DATA SEGMENT:
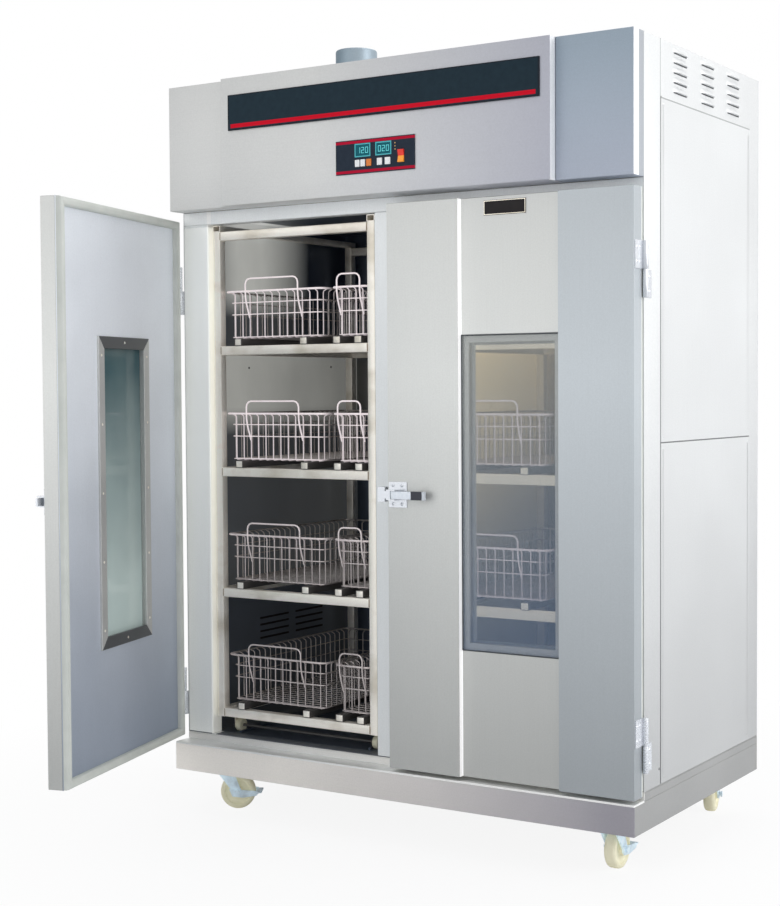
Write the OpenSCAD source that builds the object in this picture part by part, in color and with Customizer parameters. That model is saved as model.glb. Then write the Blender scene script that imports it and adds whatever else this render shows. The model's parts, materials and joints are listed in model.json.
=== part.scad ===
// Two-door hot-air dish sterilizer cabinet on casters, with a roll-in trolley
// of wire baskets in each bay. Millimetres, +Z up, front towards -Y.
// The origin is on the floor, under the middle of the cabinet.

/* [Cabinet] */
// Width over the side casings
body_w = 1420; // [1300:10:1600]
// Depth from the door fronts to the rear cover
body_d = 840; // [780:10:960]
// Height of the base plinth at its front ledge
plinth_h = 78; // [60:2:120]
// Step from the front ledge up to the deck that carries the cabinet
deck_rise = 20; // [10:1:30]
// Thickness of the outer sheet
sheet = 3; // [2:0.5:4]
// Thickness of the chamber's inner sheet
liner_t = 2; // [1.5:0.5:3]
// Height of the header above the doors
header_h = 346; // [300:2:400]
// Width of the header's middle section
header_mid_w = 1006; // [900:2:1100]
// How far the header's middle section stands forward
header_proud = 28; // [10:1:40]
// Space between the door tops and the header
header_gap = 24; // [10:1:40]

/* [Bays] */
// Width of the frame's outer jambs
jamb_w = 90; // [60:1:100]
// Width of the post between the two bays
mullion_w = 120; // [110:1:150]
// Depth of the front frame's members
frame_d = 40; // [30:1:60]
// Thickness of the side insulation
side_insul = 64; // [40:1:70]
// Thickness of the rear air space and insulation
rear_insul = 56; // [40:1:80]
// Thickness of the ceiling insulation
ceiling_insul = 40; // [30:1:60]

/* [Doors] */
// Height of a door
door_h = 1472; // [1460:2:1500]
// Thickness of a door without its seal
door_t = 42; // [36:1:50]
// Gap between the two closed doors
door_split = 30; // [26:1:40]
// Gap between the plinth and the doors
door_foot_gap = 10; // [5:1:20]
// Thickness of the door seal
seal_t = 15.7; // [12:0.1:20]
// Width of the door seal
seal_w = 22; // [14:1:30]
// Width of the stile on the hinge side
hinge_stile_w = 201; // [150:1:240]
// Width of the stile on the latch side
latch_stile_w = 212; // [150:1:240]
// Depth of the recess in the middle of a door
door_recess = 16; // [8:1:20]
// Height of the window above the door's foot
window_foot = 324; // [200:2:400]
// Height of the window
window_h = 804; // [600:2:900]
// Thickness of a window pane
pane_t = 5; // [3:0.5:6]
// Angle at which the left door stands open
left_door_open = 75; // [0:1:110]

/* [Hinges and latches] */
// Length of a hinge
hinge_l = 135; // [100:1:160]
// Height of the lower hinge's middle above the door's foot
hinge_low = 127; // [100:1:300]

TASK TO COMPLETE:
Copy out every line of the data above, exactly as given.

ANSWER IN FULL:
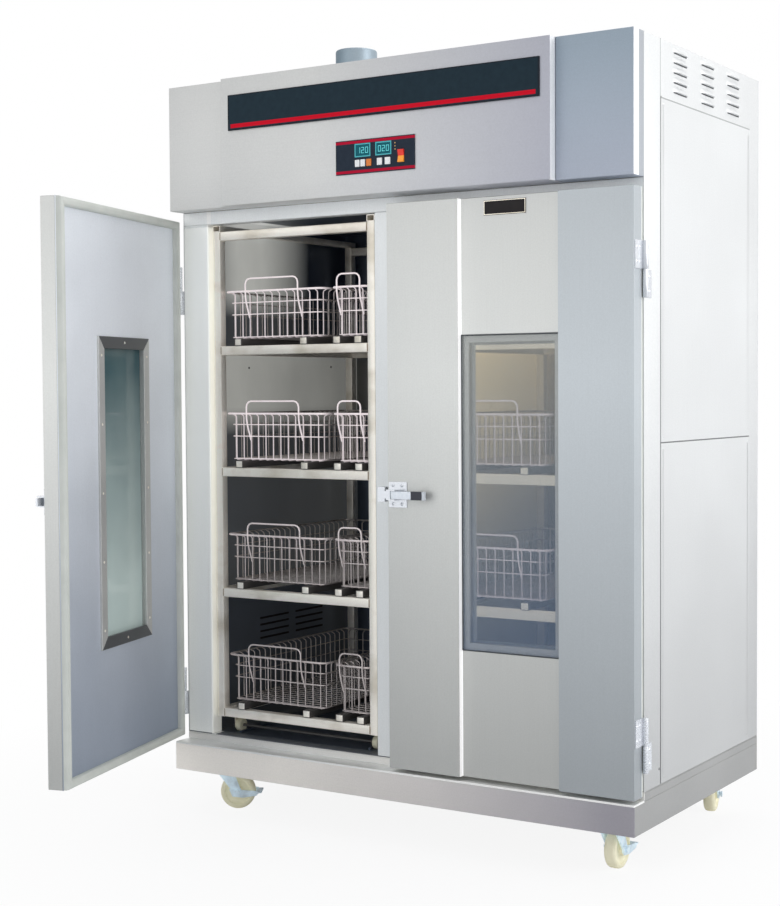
Write the OpenSCAD source that builds the object in this picture part by part, in color and with Customizer parameters. That model is saved as model.glb. Then write the Blender scene script that imports it and adds whatever else this render shows. The model's parts, materials and joints are listed in model.json.
=== part.scad ===
// Two-door hot-air dish sterilizer cabinet on casters, with a roll-in trolley
// of wire baskets in each bay. Millimetres, +Z up, front towards -Y.
// The origin is on the floor, under the middle of the cabinet.

/* [Cabinet] */
// Width over the side casings
body_w = 1420; // [1300:10:1600]
// Depth from the door fronts to the rear cover
body_d = 840; // [780:10:960]
// Height of the base plinth at its front ledge
plinth_h = 78; // [60:2:120]
// Step from the front ledge up to the deck that carries the cabinet
deck_rise = 20; // [10:1:30]
// Thickness of the outer sheet
sheet = 3; // [2:0.5:4]
// Thickness of the chamber's inner sheet
liner_t = 2; // [1.5:0.5:3]
// Height of the header above the doors
header_h = 346; // [300:2:400]
// Width of the header's middle section
header_mid_w = 1006; // [900:2:1100]
// How far the header's middle section stands forward
header_proud = 28; // [10:1:40]
// Space between the door tops and the header
header_gap = 24; // [10:1:40]

/* [Bays] */
// Width of the frame's outer jambs
jamb_w = 90; // [60:1:100]
// Width of the post between the two bays
mullion_w = 120; // [110:1:150]
// Depth of the front frame's members
frame_d = 40; // [30:1:60]
// Thickness of the side insulation
side_insul = 64; // [40:1:70]
// Thickness of the rear air space and insulation
rear_insul = 56; // [40:1:80]
// Thickness of the ceiling insulation
ceiling_insul = 40; // [30:1:60]

/* [Doors] */
// Height of a door
door_h = 1472; // [1460:2:1500]
// Thickness of a door without its seal
door_t = 42; // [36:1:50]
// Gap between the two closed doors
door_split = 30; // [26:1:40]
// Gap between the plinth and the doors
door_foot_gap = 10; // [5:1:20]
// Thickness of the door seal
seal_t = 15.7; // [12:0.1:20]
// Width of the door seal
seal_w = 22; // [14:1:30]
// Width of the stile on the hinge side
hinge_stile_w = 201; // [150:1:240]
// Width of the stile on the latch side
latch_stile_w = 212; // [150:1:240]
// Depth of the recess in the middle of a door
door_recess = 16; // [8:1:20]
// Height of the window above the door's foot
window_foot = 324; // [200:2:400]
// Height of the window
window_h = 804; // [600:2:900]
// Thickness of a window pane
pane_t = 5; // [3:0.5:6]
// Angle at which the left door stands open
left_door_open = 75; // [0:1:110]

/* [Hinges and latches] */
// Length of a hinge
hinge_l = 135; // [100:1:160]
// Height of the lower hinge's middle above the door's foot
hinge_low = 127; // [100:1:300]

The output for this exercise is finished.